I once had a tussle with M Krishna Nair sir. I then cleared the air. Comments made by critics bothered me only in the early days. After a while, you start ignoring it. Writers don’t write keeping in mind anyone. Sometimes, the story works out, and at other times, it never reaches anywhere.

What about writers’ social commitment?

Whatever I want to say I do so through my writings, especially about the stature of women in our society. Be it in Bihar or Kerala, women and land are always soft targets. The situation of women is really bad in Kerala. Look at the number of rape cases being reported here. It’s the same in Delhi too In 1966, girls used to go to watch second shows in Delhi. That is not the situation today.

Among your contemporaries, who were you closest to?

I was very close to Punathil.
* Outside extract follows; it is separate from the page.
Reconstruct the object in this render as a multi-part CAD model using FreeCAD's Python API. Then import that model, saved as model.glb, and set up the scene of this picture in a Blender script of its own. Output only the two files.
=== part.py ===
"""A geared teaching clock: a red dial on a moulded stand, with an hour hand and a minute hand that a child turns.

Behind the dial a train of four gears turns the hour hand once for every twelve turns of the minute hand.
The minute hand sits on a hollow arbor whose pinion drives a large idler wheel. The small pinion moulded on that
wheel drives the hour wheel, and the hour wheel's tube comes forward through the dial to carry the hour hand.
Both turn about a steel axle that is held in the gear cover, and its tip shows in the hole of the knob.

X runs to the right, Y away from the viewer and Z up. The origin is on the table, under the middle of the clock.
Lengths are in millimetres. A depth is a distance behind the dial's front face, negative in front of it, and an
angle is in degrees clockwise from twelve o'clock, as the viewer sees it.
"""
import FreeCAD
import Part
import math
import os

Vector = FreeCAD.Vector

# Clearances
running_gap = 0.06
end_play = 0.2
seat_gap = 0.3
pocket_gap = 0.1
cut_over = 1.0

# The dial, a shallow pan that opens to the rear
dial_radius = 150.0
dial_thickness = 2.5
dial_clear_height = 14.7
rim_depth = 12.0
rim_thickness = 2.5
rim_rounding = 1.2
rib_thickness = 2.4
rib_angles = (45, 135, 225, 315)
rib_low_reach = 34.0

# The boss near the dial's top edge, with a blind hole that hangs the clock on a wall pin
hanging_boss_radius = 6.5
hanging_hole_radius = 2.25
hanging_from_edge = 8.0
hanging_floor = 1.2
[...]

He made me jealous. Another writer whose works aroused jealousy was M P Narayana Pillai. I could never write like that. Then there was Vijayan. VKN was also an awe-inspiring writer. There is nobody like him in India.
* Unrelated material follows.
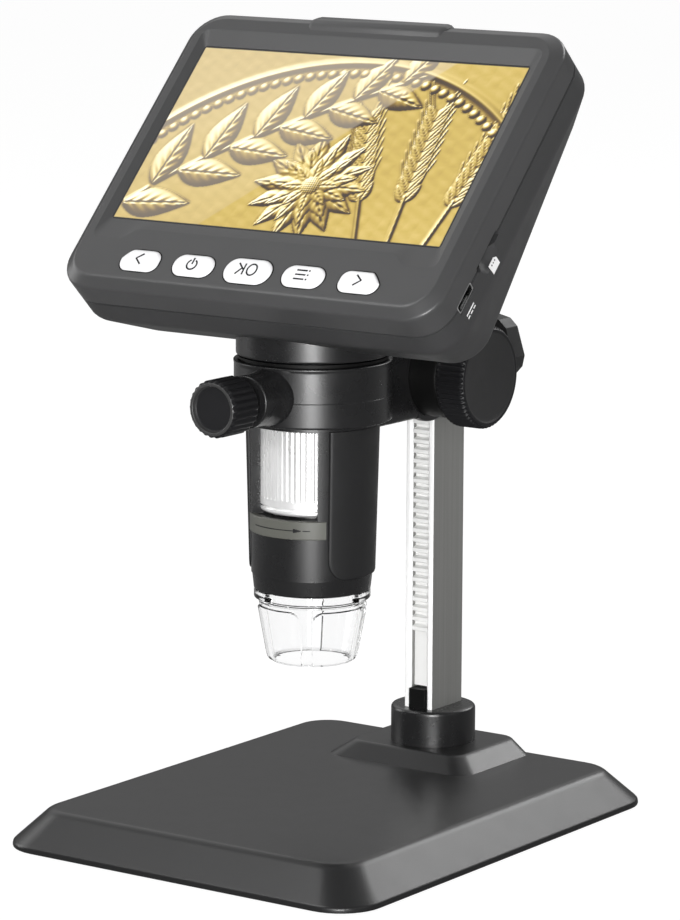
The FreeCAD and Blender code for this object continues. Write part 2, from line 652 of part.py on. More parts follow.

You started writing when many writers had a Leftist point of view. What is your politics?

I have never felt the need to lean towards any party. I didn’t want to hear the accusation that Sethu got awards because of his affiliation with a party. I have never coveted an award. I have friends in all political parties. (Industries Minister) P Rajeeve and (Leader of Opposition) V D Satheesan are my friends. But that doesn’t mean I am loyal to a particular person. I have my own space.

Is that the reason your name never comes up in discussions regarding cliques?

True. I never believed in getting awards through connections. What sanctity do such awards have in the long run? It doesn’t last.

Can you shed some light on the fake news associated with ATM withdrawals when you were chairman of the South Indian Bank?

After the fake news, many customers wanted to withdraw money. Though we made a request, the RBI didn’t issue any clarification. So we issued a directive to every branch to fill ATMs and open counters. We saw withdrawals of around Rs 30 crore in the first two days. On the third day, we got back deposits worth Rs 20 crore.

Do you watch films?

I watch films on OTT. I saw 12th Fail and Sam Bahadur. Both were really good films. The person who played the role of Sam Manekshaw (Vicky Koushal) acted brilliantly.

Over the past 50 years, have Malayali readers’ tastes and sensibilities changed?

Changes in taste happen. It is being said that reading has decreased. But people still read. Youngsters don’t go to libraries but they read on Kindle. The library culture that was prevalent in the past will no longer come back. But books are getting sold in large numbers.

After all these years of writing, are you satisfied?

Will anyone be satisfied? There is nothing like satisfaction. Satisfaction is like a mirage. You are trying to satisfy yourselves. But you are never satisfied. I had even thought of rewriting Pandavapuram. But then I realised it would be foolish.